Interior With Woman Reading,
Carl Holsoe, 1863-1935

In case you're wondering - and I'm not sure if I ever mentioned it before - my inspiration in this room (and its predecessor) comes largely from Carl Villhelm Holsøe's paintings of his home.  I like Victorian interior paintings in general; but there's a contented tranquility in Holsøe's work that I really love. 
























 I cannot get enough of this amazing, 16"-deep box window. 

















 Rabi likes it, too. 


















In case you missed it in the pictures above, this is my Aardvarkadile.  It's a crocodile with enormous, floppy, lopsided ears, because...well, why the hell not, right?
Hee.


















Just in case you forgot, here's what the room looked like before I moved in - not a terrible blue on the walls; teal and gold inside the window box and all over a decorative shelf that spanned one wall of the room; linoleum tile on the floors. 

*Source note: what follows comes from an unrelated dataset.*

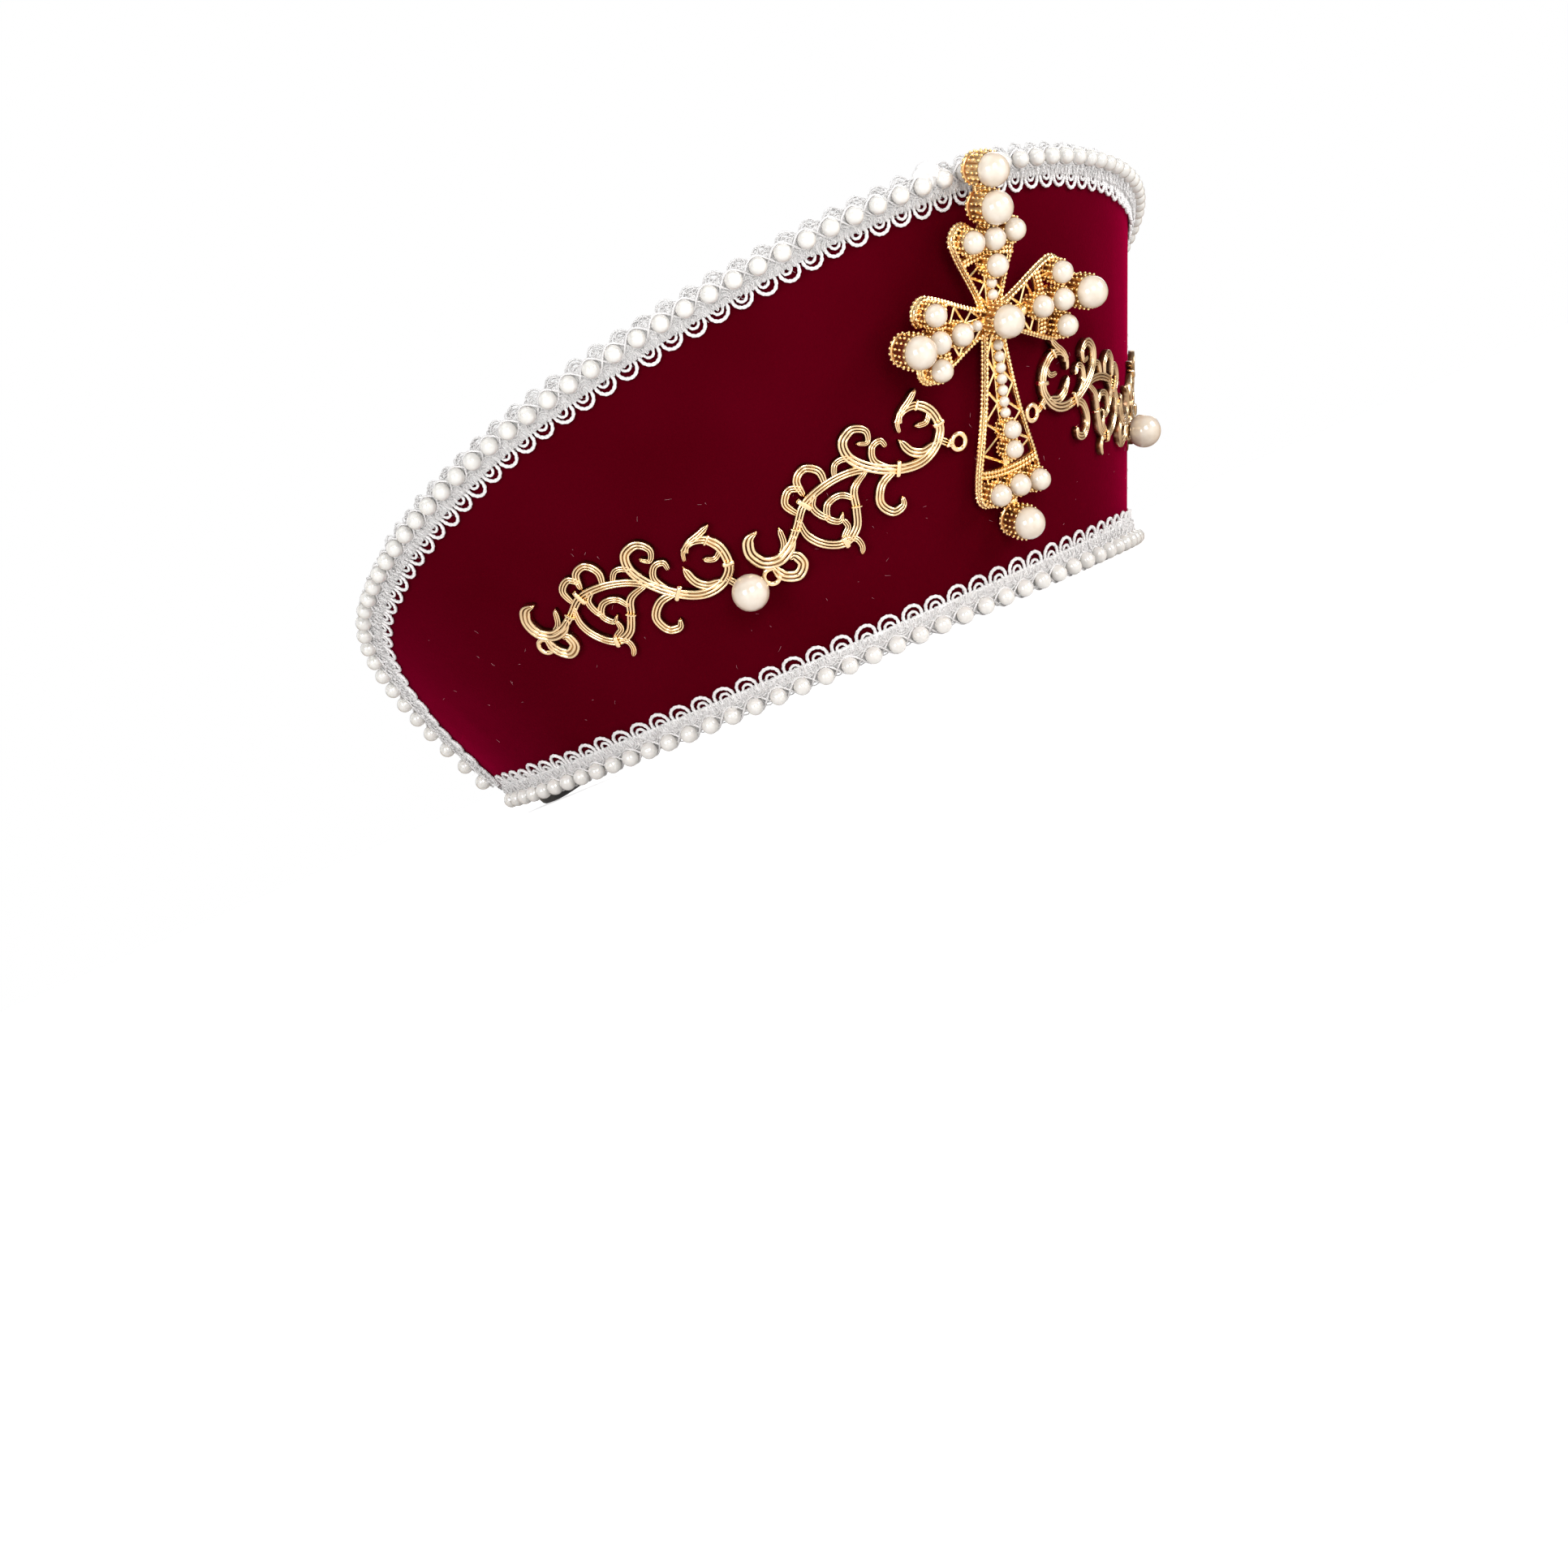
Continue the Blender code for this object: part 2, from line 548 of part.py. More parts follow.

There's also a hand-painted ceiling fan;  it's still there, but I flipped the blades so that the plain, pale-wood-look side shows. 

The pink duct tape on the window was actually holding one of the panes in place - about a week ago I removed the tape, the pane, and all the old caulking, and re-set the pane into the frame. 










Things left to do in this room:  


  • baseboards will be installed soon by the tilers, who removed the old ones when they installed the new (gray, ceramic, wood-look) tile throughout the house
  • there's no door on the closet.  If I catch that curtain on my face and pull it down onto my own head one. more. time...
  • what was left of my bedframe finally collapsed!  Time for a new bed. 
  • The windows desperately need blinds, or some other privacy-protecting covering, underneath the sheer, white curtains.  That window film, though lovely - even though it's mismatched - is practically transparent at night when the lights are on indoors. No bueno.